CNBC and exploitable failures
By Fester
The Daily Show clip below is absolutely brutal on CNBC and the sell-side speculation and hawking that masks itself as news. This in and of itself is merely an execution of an unwitting victim, but it highlights some of the exploitable and systemic failures that Santelli et al used to pump their product for the past decade.
One of the great debates in economics during the middle of the 20th century was over the Friedman camp's claim that people act as if they were profit maximizing and rational actors and therefore could be modeled as such. The opposing camp said that there were limits to information and transaction costs which made the simple calculations none too useful. Herb Simon introduced the concepts of bounded rationality and satisficing where people made decisions based on heuristics and schemas that lowered processing and search costs by choosing 'good enough' solutions and that those 'good enough' solutions were often very good.
These basic insights by Simon spun off into the field of behavioral economics which studies the cognitive biases, insights and hitches that we, not always rational people, impart into decision making. And we have plenty of hitches that interfere in 'optimal' decision-making. People tend to be extraordinarily risk averse, momentum/trend followers and guilty of selection and confirmation biases. We also generalize way too early and from way too non-random of a sample.

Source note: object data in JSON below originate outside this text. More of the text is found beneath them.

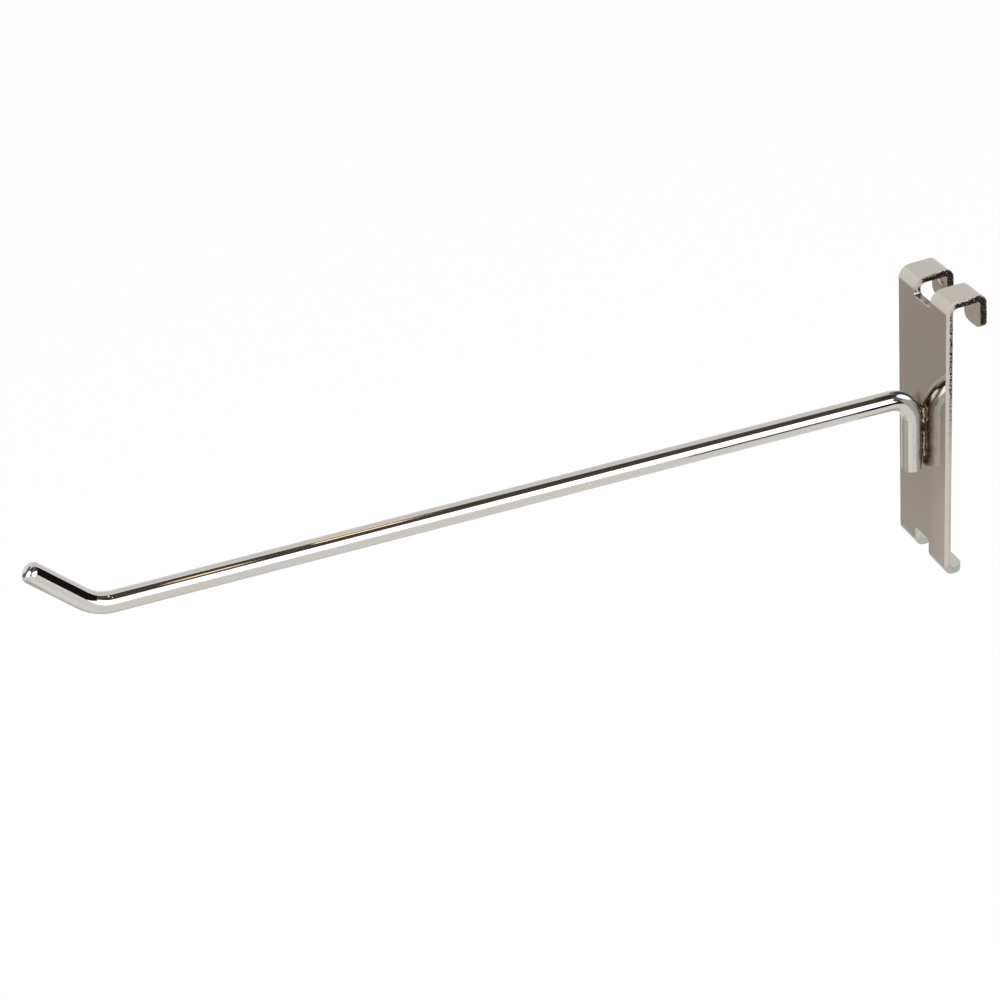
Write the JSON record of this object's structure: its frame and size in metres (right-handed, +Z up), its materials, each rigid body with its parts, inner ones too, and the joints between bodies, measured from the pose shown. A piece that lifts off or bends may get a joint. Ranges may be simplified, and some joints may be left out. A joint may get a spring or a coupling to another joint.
{
  "type": "gridwall hook",
  "caption": "Straight peg hook for a wire grid wall: a long round wire arm with a turned-up tip, welded to a folded plate with lugs and foot tabs.",
  "frame": {"origin": "on the axis of the upper horizontal grid wire as it sits under the lugs against the back face of the plate, midway across the plate", "axes": "+Z up, +Y back into the grid, -Y along the arm (which rises 2.6 degrees towards its tip), +X across the plate"},
  "size_m": [0.0254, 0.2597, 0.089],
  "materials": {
    "back_plate": "bright plated sheet",
    "wire_arm": "bright plated wire",
    "upper_weld": "plated weld metal, heat-tinted",
    "lower_weld": "plated weld metal, heat-tinted"
  },
  "bodies": {
    "root": {"back_plate": "back_plate", "wire_arm": "wire_arm", "upper_weld": "upper_weld", "lower_weld": "lower_weld"}
  },
  "joints": []
}
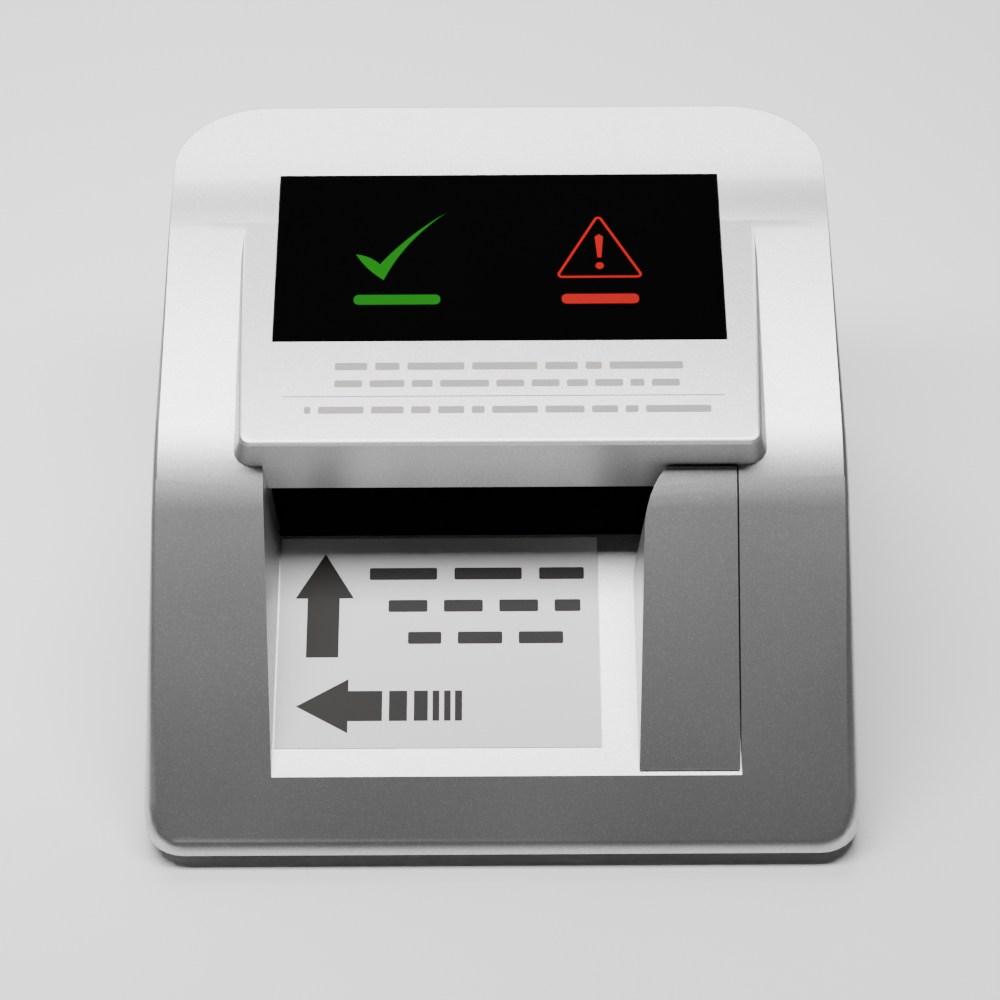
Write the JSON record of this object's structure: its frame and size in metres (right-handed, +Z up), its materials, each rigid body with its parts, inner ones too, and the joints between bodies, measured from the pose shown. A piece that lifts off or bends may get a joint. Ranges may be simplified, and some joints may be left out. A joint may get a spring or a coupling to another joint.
{
  "type": "counterfeit bill detector",
  "caption": "Desk counterfeit bill detector: silver wedge case with a bill tray, dark pass or fail display, clip-in width guide and a motor-driven roller path from tray to rear slot.",
  "frame": {"origin": "on the table, under the middle of the case", "axes": "+X to the right as the user faces it, +Y to the back, +Z up"},
  "size_m": [0.1368, 0.141, 0.075],
  "materials": {
    "silver_paint": "silver metallic paint over moulded ABS, fine orange peel",
    "dark_plastic": "fine moulded grain",
    "black_plastic": "satin black moulding",
    "smoked_acrylic": "polished smoked acrylic",
    "clear_acrylic": "polished clear acrylic",
    "white_plastic": "satin white",
    "label_film": "semi-gloss printed film",
    "circuit_board": "green solder mask",
    "steel": "zinc plated or ground steel",
    "rubber": "matte rubber",
    "nylon": "natural nylon",
    "sintered_bronze": "oiled sintered bronze"
  },
  "bodies": {
    "housing": {"base_shell": "dark_plastic", "board_screw_front": "steel", "board_screw_rear": "steel", "buzzer": "black_plastic", "case_screw_front_left": "steel", "case_screw_front_right": "steel", "case_screw_rear_left": "steel", "case_screw_rear_right": "steel", "display_board": "circuit_board", "display_cable": "white_plastic", "display_light_box": "white_plastic", "display_window": "smoked_acrylic", "drive_belt": "rubber", "drive_motor": "steel", "encoder_sensor": "black_plastic", "entry_sensor": "black_plastic", "foot_front_left": "rubber", "foot_front_right": "rubber", "foot_rear_left": "rubber", "foot_rear_right": "rubber", "front_bush_left": "sintered_bronze", "front_bush_right": "sintered_bronze", "front_idler_spring": "steel", "left_side_frame": "steel", "lower_guide_plate": "black_plastic", "lower_sensor_board": "circuit_board", "lower_sensor_glass": "clear_acrylic", "magnetic_head": "steel", "main_board": "circuit_board", "power_jack": "black_plastic", "rear_bush_left": "sintered_bronze", "rear_bush_right": "sintered_bronze", "rear_idler_spring": "steel", "right_side_frame": "steel", "switch_housing": "black_plastic", "top_cover": "silver_paint", "tray_label": "label_film", "update_port": "steel", "upper_guide_plate": "black_plastic", "upper_sensor_board": "circuit_board", "upper_sensor_glass": "clear_acrylic"},
    "front_drive": {"front_drive_shaft": "steel", "front_roller_left": "rubber", "front_roller_right": "rubber", "drive_gear": "nylon", "front_belt_pulley": "nylon"},
    "rear_drive": {"rear_drive_shaft": "steel", "rear_roller_left": "rubber", "rear_roller_right": "rubber", "rear_belt_pulley": "nylon", "encoder_disc": "black_plastic"},
    "motor_rotor": {"motor_shaft": "steel", "motor_pinion": "sintered_bronze"},
    "front_idler": {"front_idler": "nylon"},
    "rear_idler": {"rear_idler": "nylon"},
    "power_rocker": {"power_rocker": "black_plastic"},
    "width_guide": {"width_guide": "silver_paint"}
  },
  "joints": [
    {"name": "front_drive_spin", "type": "hinge", "parent": "housing", "child": "front_drive", "pos_m": [0, 0.0151, 0.03042], "axis": [1, 0, 0], "continuous": true},
    {"name": "rear_drive_spin", "type": "hinge", "parent": "housing", "child": "rear_drive", "pos_m": [0, 0.05138, 0.04172], "axis": [1, 0, 0], "continuous": true},
    {"name": "motor_spin", "type": "hinge", "parent": "housing", "child": "motor_rotor", "pos_m": [0, 0.03406, 0.01902], "axis": [1, 0, 0], "continuous": true},
    {"name": "front_idler_spin", "type": "hinge", "parent": "housing", "child": "front_idler", "pos_m": [0, 0.01144, 0.04216], "axis": [1, 0, 0], "continuous": true},
    {"name": "rear_idler_spin", "type": "hinge", "parent": "housing", "child": "rear_idler", "pos_m": [0, 0.04772, 0.05346], "axis": [1, 0, 0], "continuous": true},
    {"name": "power_rocker_tilt", "type": "hinge", "parent": "housing", "child": "power_rocker", "pos_m": [0.036, 0.0658, 0.017], "axis": [0, 0, 1], "range_deg": [0, 16]},
    {"name": "width_guide_lift", "type": "slide", "parent": "housing", "child": "width_guide", "axis": [0, -0.2215, 0.9751], "range_m": [0, 0.03]}
  ],
  "couplings": [
    {"joint": "rear_drive_spin", "follows": "front_drive_spin", "ratio": 1},
    {"joint": "motor_spin", "follows": "front_drive_spin", "ratio": -3.5833},
    {"joint": "front_idler_spin", "follows": "front_drive_spin", "ratio": -1.4},
    {"joint": "rear_idler_spin", "follows": "front_drive_spin", "ratio": -1.4}
  ]
}
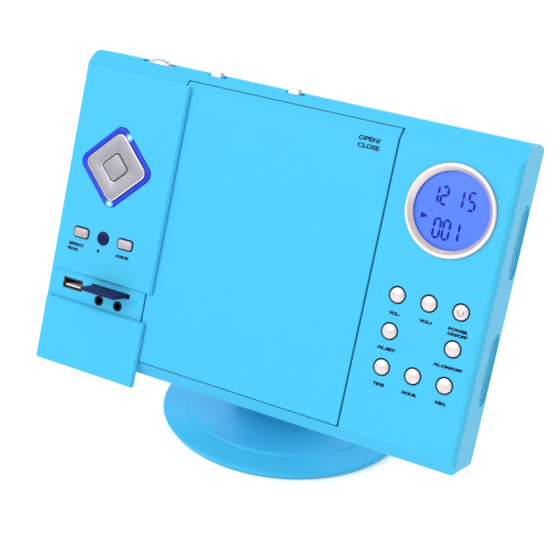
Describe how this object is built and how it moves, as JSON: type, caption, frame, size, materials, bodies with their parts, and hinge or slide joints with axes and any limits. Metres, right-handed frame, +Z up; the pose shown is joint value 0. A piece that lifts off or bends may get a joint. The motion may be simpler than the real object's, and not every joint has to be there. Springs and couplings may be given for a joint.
{
  "type": "tabletop disc player",
  "caption": "Flat-bodied tabletop disc player that leans back on a round foot: front disc door, tilting pad, round display, push buttons and ports under a sliding cover.",
  "frame": {"origin": "middle of the underside of the foot's rubber sheet, on the surface the player stands on", "axes": "+X to the player's right as seen from the front, -Y towards the viewer, +Z up; the face leans back from the viewer by 18.2 degrees"},
  "size_m": [0.271, 0.1582, 0.2142],
  "materials": {
    "sky_blue": "glossy sky blue",
    "bay_grey": "satin",
    "inner_black": "satin black",
    "silver_button": "pearly silver",
    "brushed_silver": "brushed",
    "ring_silver": "satin silver",
    "clear_blue": "clear, deep blue",
    "smoke_blue": "dark blue, see-through",
    "clear_lens": "clear",
    "display_blue": "lit blue",
    "bright_steel": "bright",
    "weight_steel": "plain",
    "white_plastic": "satin white",
    "card_navy": "satin navy",
    "rubber": "matt black",
    "board_green": "green board"
  },
  "bodies": {
    "housing": {"base_shell": "sky_blue", "base_weight": "weight_steel", "base_pad": "rubber", "stand_neck": "sky_blue", "neck_screws": "bright_steel", "front_shell": "sky_blue", "rear_shell": "sky_blue", "shell_screws": "bright_steel", "inner_screws": "bright_steel", "left_panel": "sky_blue", "light_ring": "clear_blue", "ir_window": "smoke_blue", "touch_latch": "inner_black", "disc_deck": "bay_grey", "hinge_pins": "bright_steel", "dampers": "rubber", "damper_screws": "bright_steel", "mech_chassis": "inner_black", "guide_rods": "bright_steel", "sled_motor": "bright_steel", "spindle_motor": "bright_steel", "usb_socket": "bright_steel", "usb_tongue": "white_plastic", "card_socket": "inner_black", "headphone_jack": "inner_black", "line_in_jack": "inner_black", "display_bezel": "ring_silver", "display_lens": "clear_lens", "display_panel": "display_blue", "display_board": "board_green", "key_board": "board_green", "port_board": "board_green", "volume_control": "inner_black", "slide_switches": "inner_black", "left_speaker": "inner_black", "right_speaker": "inner_black", "power_inlet": "inner_black"},
    "door": {"disc_door": "sky_blue"},
    "cover": {"port_cover": "sky_blue"},
    "card": {"memory_card": "card_navy"},
    "pad": {"nav_pad": "brushed_silver"},
    "play": {"play_button": "silver_button"},
    "repeat": {"repeat_key": "silver_button"},
    "album": {"album_key": "silver_button"},
    "wheel": {"volume_wheel": "silver_button"},
    "function_knob": {"function_switch": "silver_button"},
    "band_knob": {"band_switch": "silver_button"},
    "platter": {"turntable": "inner_black"},
    "sled": {"pickup_sled": "inner_black"},
    "lens": {"objective_lens": "clear_lens"},
    "drive_gear": {"sled_gear": "white_plastic"},
    "pinion": {"motor_pinion": "white_plastic"},
    "press_1": {"button_1": "silver_button"},
    "press_2": {"button_2": "silver_button"},
    "press_3": {"button_3": "silver_button"},
    "press_4": {"button_4": "silver_button"},
    "press_5": {"button_5": "silver_button"},
    "press_6": {"button_6": "silver_button"},
    "press_7": {"button_7": "silver_button"},
    "press_8": {"button_8": "silver_button"}
  },
  "joints": [
    {"name": "door_hinge", "type": "hinge", "parent": "housing", "child": "door", "pos_m": [-0.059, -0.04469, 0.12887], "axis": [0, -0.3123, -0.95], "range_deg": [0, 85]},
    {"name": "cover_slide", "type": "slide", "parent": "housing", "child": "cover", "axis": [0, 0.3123, 0.95], "range_m": [0, 0.01]},
    {"name": "card_slide", "type": "slide", "parent": "housing", "child": "card", "axis": [0, -0.95, 0.3123], "range_m": [-0.014, 0.018]},
    {"name": "pad_tilt", "type": "hinge", "parent": "housing", "child": "pad", "pos_m": [-0.1004, -0.03971, 0.1536], "axis": [0, 0.3123, 0.95], "range_deg": [-2, 2], "stiffness_Nm_per_rad": 0.64},
    {"name": "play_press", "type": "slide", "parent": "housing", "child": "play", "axis": [0, 0.95, -0.3123], "range_m": [0, 0.0008], "stiffness_N_per_m": 800},
    {"name": "repeat_press", "type": "slide", "parent": "housing", "child": "repeat", "axis": [0, 0.95, -0.3123], "range_m": [0, 0.0008], "stiffness_N_per_m": 800},
    {"name": "album_press", "type": "slide", "parent": "housing", "child": "album", "axis": [0, 0.95, -0.3123], "range_m": [0, 0.0008], "stiffness_N_per_m": 800},
    {"name": "button_1_press", "type": "slide", "parent": "housing", "child": "press_1", "axis": [0, 0.95, -0.3123], "range_m": [0, 0.0008], "stiffness_N_per_m": 800},
    {"name": "button_2_press", "type": "slide", "parent": "housing", "child": "press_2", "axis": [0, 0.95, -0.3123], "range_m": [0, 0.0008], "stiffness_N_per_m": 800},
    {"name": "button_3_press", "type": "slide", "parent": "housing", "child": "press_3", "axis": [0, 0.95, -0.3123], "range_m": [0, 0.0008], "stiffness_N_per_m": 800},
    {"name": "button_4_press", "type": "slide", "parent": "housing", "child": "press_4", "axis": [0, 0.95, -0.3123], "range_m": [0, 0.0008], "stiffness_N_per_m": 800},
    {"name": "button_5_press", "type": "slide", "parent": "housing", "child": "press_5", "axis": [0, 0.95, -0.3123], "range_m": [0, 0.0008], "stiffness_N_per_m": 800},
    {"name": "button_6_press", "type": "slide", "parent": "housing", "child": "press_6", "axis": [0, 0.95, -0.3123], "range_m": [0, 0.0008], "stiffness_N_per_m": 800},
    {"name": "button_7_press", "type": "slide", "parent": "housing", "child": "press_7", "axis": [0, 0.95, -0.3123], "range_m": [0, 0.0008], "stiffness_N_per_m": 800},
    {"name": "button_8_press", "type": "slide", "parent": "housing", "child": "press_8", "axis": [0, 0.95, -0.3123], "range_m": [0, 0.0008], "stiffness_N_per_m": 800},
    {"name": "volume_turn", "type": "hinge", "parent": "housing", "child": "wheel", "pos_m": [-0.0914, -0.0127, 0.20246], "axis": [0, -0.95, 0.3123], "range_deg": [-150, 150]},
    {"name": "function_slide", "type": "slide", "parent": "housing", "child": "function_knob", "axis": [1, 0, 0], "range_m": [0, 0.003]},
    {"name": "band_slide", "type": "slide", "parent": "housing", "child": "band_knob", "axis": [1, 0, 0], "range_m": [0, 0.003]},
    {"name": "platter_spin", "type": "hinge", "parent": "housing", "child": "platter", "pos_m": [0.0024, -0.03803, 0.12668], "axis": [0, -0.95, 0.3123], "continuous": true},
    {"name": "sled_slide", "type": "slide", "parent": "housing", "child": "sled", "axis": [1, 0, 0], "range_m": [0, 0.032]},
    {"name": "lens_focus", "type": "slide", "parent": "sled", "child": "lens", "axis": [0, -0.95, 0.3123], "range_m": [-0.0004, 0.0004], "stiffness_N_per_m": 50},
    {"name": "gear_spin", "type": "hinge", "parent": "housing", "child": "drive_gear", "pos_m": [0.02, -0.03394, 0.10071], "axis": [0, -0.95, 0.3123], "range_deg": [-439, 0]},
    {"name": "pinion_spin", "type": "hinge", "parent": "housing", "child": "pinion", "pos_m": [0.01187, -0.03363, 0.09205], "axis": [0, -0.95, 0.3123], "range_deg": [0, 1574]}
  ],
  "couplings": [
    {"joint": "gear_spin", "follows": "sled_slide", "rad_per_m": -238.1},
    {"joint": "pinion_spin", "follows": "sled_slide", "rad_per_m": 857.14}
  ]
}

However some of the schemas that we employ combat these tendencies. One of the more important schemas that we use people who are experts in a narrow sub-domain. In the CNBC smackdown case, people had been relying on experts on the economy. And they had been hearing a consistent message --- buy housing, it always goes up, and use exotic mortgages. Allan Greenspan, who until recently, was the undisputed economics expert encouraged people to flip to ARMS. Almost all television stations and pundits who by their position are assumed to be more knowledgable and informed than most, delivered the same message. And people followed, as their bankers, who again are assumed to be experts in money matters encouraged them.
I am not absolving individual decision making, but people were put into an environment in which their bounded rationality was stressed because their decision heuristics and schemas were being fed crap-sandwhiches from supposedly reliable sources of information. And for a while the crap was not visibly kludging the outcome process as home prices were appreciating and the NINJA loan was 'affordable' and that encouraged another wave of people to generalize from incomplete information and jump into the process as well.
But enough wonking out, enjoy the smackdown.




























One of the Very Best that Jon Stewart and Krew have offered over the years - definitely Hall of Fame material.
the 8:29 long version is even better - especially Stewart's reaction after the CNBC interview with Ponzi Schemer Stanford who after being asked if it is good to be a billionaire answers yes oh yes.
Stewart's Two Word retort to that is priceless and will cause you to rise from your chair and shout it out also.
so, look for the 8:29 version - It Is Out There.
Posted by: Hall of Fame Material | March 05, 2009 at 02:51 PM
My favourite part was during the interview segment when Jon compared the interviews with the CEO's to interviewing Hurricane Katrina. "No, I'm warm and sunny!" Priceless.